Fortunately for the black community, Postwar America was ready for this New Negro of Harlem. This neighborhood of Manhattan was constantly filled with festivities, lively nights, culture, and was a place where both races could relax and enjoy there time. Unlike the rest of the nation, Harlem did not possess the moral codes, guilt-producing norms, and the Protestant ethic and values that characterized America. Instead, the black cultural enclave escaped the relentless engine of the nation by being associated  “with spiritual and emotional enthusiasm, indulgence, play, passion, and lust.” (80) While white Americans fueled the economy of Harlem by pleasuring themselves with the alcohol, sex, and the drugs of Harlem nightlife, they were also exposed to the innocence of the neighborhood and the revelation that black people were not savages, but instead civilized men. In hindsight, Harlem represented for the white community a means to reject the sterility of their lives and experience life in simpler and more exciting ways. In this regard, through his speech, music, manners, and emotional and spiritual draw, the negro became the white man’s agent to subvert the conventional American lifestyle.

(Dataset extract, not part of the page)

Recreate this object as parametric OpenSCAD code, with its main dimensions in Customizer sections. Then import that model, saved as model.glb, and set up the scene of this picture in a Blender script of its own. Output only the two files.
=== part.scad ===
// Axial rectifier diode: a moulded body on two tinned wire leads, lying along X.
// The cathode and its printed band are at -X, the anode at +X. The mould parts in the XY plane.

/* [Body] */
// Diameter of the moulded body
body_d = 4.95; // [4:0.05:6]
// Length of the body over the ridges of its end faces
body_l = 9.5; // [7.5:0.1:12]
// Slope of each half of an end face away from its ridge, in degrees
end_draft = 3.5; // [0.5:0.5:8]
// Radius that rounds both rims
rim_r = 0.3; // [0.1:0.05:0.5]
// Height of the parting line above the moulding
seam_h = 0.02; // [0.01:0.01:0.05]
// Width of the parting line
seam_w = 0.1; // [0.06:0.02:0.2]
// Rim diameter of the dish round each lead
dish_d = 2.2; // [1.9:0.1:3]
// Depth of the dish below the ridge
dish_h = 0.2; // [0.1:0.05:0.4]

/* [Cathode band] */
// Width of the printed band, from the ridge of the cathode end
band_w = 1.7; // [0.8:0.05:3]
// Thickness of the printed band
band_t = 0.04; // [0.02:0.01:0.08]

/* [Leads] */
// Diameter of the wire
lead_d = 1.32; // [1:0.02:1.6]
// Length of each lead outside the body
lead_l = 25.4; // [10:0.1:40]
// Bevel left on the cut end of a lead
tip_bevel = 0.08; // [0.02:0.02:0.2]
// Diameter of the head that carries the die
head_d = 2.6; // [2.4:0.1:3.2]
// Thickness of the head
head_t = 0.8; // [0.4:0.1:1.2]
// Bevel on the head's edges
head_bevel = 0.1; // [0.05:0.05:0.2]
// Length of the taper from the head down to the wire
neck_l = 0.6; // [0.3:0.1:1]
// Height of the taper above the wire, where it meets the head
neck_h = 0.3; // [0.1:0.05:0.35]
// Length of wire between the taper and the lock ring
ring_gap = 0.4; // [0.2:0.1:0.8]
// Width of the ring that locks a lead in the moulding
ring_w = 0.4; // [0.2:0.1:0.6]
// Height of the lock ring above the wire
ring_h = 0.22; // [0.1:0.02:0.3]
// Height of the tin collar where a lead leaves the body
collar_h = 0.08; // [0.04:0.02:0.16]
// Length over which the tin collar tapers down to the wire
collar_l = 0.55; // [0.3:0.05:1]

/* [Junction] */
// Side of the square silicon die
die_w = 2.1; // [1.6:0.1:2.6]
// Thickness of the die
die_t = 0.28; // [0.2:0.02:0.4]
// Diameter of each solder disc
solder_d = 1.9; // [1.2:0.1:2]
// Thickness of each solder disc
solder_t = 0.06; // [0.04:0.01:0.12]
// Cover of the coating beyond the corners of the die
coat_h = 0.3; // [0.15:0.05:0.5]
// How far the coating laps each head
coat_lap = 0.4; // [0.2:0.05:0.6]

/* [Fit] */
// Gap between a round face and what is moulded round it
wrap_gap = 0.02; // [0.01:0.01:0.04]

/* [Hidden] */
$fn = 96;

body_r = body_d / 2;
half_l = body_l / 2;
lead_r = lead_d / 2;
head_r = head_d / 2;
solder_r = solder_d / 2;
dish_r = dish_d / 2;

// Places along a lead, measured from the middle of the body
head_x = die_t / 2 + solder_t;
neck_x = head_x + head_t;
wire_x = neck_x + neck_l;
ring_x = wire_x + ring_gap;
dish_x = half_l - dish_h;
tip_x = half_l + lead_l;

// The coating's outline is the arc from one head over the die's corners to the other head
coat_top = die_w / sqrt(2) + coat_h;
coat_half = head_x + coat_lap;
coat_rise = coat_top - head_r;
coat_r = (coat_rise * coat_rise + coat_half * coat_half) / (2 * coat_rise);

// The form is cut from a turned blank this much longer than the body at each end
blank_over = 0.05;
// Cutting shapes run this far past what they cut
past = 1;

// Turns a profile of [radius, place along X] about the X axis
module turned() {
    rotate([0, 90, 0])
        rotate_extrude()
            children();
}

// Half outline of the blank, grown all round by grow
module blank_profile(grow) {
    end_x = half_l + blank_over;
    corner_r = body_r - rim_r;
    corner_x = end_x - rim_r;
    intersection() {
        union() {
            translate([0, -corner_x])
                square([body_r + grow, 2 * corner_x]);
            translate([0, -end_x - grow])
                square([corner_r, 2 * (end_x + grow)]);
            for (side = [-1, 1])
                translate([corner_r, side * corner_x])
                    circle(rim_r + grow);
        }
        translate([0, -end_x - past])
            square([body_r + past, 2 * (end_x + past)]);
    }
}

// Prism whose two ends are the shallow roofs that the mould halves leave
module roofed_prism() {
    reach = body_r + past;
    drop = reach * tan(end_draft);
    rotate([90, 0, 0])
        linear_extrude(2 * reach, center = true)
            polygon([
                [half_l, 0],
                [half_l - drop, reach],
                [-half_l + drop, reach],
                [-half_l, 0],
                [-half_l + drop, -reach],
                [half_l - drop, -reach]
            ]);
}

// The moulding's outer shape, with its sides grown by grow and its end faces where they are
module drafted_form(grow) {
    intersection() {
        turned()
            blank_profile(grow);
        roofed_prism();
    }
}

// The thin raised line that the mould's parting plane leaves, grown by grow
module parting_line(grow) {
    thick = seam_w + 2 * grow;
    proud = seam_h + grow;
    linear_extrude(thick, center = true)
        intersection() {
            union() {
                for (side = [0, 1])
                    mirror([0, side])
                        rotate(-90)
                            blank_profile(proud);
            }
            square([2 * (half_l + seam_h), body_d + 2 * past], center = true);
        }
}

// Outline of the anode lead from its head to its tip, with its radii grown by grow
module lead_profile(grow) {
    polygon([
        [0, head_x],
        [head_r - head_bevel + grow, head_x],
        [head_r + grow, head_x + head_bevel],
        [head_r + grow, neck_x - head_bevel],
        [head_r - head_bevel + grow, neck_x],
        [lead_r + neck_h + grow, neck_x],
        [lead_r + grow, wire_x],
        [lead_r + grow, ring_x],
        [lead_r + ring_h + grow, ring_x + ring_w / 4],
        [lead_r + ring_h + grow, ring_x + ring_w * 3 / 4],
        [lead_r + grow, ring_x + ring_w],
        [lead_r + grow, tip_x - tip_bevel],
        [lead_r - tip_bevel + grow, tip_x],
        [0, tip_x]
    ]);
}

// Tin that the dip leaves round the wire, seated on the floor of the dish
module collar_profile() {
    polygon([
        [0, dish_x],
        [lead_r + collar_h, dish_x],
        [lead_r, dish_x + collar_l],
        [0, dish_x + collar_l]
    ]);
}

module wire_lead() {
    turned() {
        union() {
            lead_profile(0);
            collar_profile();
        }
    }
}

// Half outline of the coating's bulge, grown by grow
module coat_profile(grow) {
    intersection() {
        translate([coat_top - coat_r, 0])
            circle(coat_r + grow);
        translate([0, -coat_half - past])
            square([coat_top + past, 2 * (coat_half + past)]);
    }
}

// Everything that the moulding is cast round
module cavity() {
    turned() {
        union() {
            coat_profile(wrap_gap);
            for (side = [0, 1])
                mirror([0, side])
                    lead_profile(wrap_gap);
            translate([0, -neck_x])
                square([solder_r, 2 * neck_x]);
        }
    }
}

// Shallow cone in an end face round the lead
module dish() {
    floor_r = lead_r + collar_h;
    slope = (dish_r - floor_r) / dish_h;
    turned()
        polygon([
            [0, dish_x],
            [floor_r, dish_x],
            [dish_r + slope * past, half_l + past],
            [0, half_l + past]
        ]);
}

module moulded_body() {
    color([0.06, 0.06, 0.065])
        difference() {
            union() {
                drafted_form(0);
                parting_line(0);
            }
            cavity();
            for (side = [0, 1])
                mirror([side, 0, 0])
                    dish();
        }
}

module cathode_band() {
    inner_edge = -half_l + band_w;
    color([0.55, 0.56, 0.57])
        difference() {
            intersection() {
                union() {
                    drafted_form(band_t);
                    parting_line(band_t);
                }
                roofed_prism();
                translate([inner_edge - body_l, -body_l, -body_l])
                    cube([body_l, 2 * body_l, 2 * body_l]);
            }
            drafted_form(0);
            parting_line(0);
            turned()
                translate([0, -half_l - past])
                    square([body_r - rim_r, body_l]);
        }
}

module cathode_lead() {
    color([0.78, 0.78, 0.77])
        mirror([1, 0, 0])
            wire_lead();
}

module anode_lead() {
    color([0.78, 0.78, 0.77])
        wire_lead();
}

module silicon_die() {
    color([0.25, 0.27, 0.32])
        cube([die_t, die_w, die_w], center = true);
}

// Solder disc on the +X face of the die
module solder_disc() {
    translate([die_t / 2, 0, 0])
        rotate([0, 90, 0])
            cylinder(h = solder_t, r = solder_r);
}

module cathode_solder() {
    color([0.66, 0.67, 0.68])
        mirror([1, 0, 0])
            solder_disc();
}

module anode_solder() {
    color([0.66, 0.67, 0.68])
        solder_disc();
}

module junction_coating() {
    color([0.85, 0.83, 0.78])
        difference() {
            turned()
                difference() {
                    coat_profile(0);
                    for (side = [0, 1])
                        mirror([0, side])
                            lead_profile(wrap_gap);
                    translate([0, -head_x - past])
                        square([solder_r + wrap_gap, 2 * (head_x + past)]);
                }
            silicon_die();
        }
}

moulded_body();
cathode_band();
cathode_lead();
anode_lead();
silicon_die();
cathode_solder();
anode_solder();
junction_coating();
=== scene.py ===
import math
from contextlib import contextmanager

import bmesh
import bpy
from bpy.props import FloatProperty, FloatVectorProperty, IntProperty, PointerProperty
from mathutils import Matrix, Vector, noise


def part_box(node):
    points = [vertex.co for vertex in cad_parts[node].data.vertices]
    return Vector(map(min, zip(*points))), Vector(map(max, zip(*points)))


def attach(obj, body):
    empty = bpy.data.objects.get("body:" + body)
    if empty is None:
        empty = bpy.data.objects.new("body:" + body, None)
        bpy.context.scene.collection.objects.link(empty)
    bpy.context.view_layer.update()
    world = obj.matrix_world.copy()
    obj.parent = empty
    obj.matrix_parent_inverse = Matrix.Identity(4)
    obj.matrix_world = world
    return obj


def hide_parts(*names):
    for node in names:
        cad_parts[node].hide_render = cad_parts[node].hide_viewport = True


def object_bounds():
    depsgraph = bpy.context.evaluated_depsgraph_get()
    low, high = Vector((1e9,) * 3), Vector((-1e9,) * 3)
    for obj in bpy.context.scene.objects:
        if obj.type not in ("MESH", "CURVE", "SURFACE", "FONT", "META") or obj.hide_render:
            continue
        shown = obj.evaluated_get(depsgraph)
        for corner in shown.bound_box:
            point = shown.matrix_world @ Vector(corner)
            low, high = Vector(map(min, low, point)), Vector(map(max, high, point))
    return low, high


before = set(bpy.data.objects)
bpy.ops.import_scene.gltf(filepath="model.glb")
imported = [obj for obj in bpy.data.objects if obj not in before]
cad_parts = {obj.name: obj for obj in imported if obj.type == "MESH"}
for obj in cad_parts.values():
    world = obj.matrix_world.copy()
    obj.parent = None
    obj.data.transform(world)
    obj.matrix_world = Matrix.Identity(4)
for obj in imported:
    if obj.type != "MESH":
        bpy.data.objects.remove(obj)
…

Of all the white enthusiasts of Harlem, Carl Van Vechten was undeniably the most prominent. In addition to being well respected within the neighborhood both socially and professionally, Vechten considered black intellectuals such as James Johnson and Countee Cullen close friends and made an avid career promoting negro writers and artists. In his book, Ni&&er Heaven, Vechten brilliantly describes the negro and Harlem as a “social microcosm of New York City.” (102) He wanted his white readers to reject the definition of negroes as a type, but rather to understand that African-Americans could be as diverse as any other race, capable of encompassing a variety of values, tastes, and characters. By furthermore introducing the spirited social life of Harlem, with the parties, intellectual salons, and elegant dinners, Vetchen informs the reader that the negro fit no stereotype and that Harlem was as interesting and important as the rest of New York.